The federal trial, aimed at assuaging the raw emotions provoked by the acquittal, resulted in the conviction of just two of the LA cops, who were both given minimum sentences of 30 months in jail.

As for oversight, Los Angeles has had a civilian Police Commission for years and three years ago created an inspector general's office, charged with probing issues of police corruption and abuse.

The impact of these initiatives has been nil. This has been made clear as details of a festering scandal in the LAPD continue to leak out. More than 70 cops are reportedly under investigation and the FBI has been called in amid evidence of rampant corruption and brutality, including testimony that an anti-gang unit regularly framed up, beat and even killed innocent people.

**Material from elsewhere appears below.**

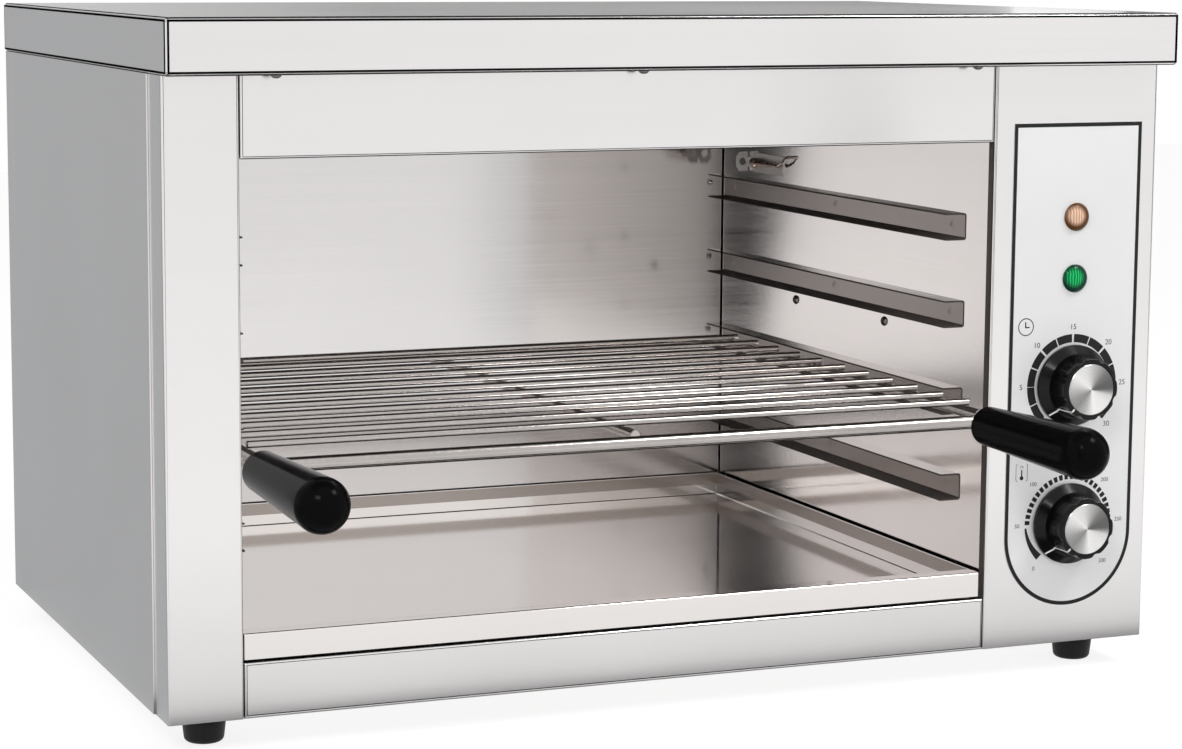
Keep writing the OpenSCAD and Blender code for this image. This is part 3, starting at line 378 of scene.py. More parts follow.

Such police scandals are a perennial fact of American life. From the Knapp Commission in the 1970s to the Mollen Commission in the 1990s, revelations of New York City cops acting as criminals while inflicting deadly violence on the populations they supposedly protect emerge with startling regularity.

The enormous social polarization existing in New York City and throughout the United States is incompatible with basic democratic rights. The ruling establishment has no choice but to employ state repression to defend its system and its privileges. That is the message sent out by the verdict in Albany.

Appeals for police reform or Federal court intervention will not change this underlying source of police brutality. That requires the building of a new, independent political movement fighting to unite all working people—black, white, Hispanic and immigrant—in a common struggle for a socialist alternative to capitalist oppression and social misery.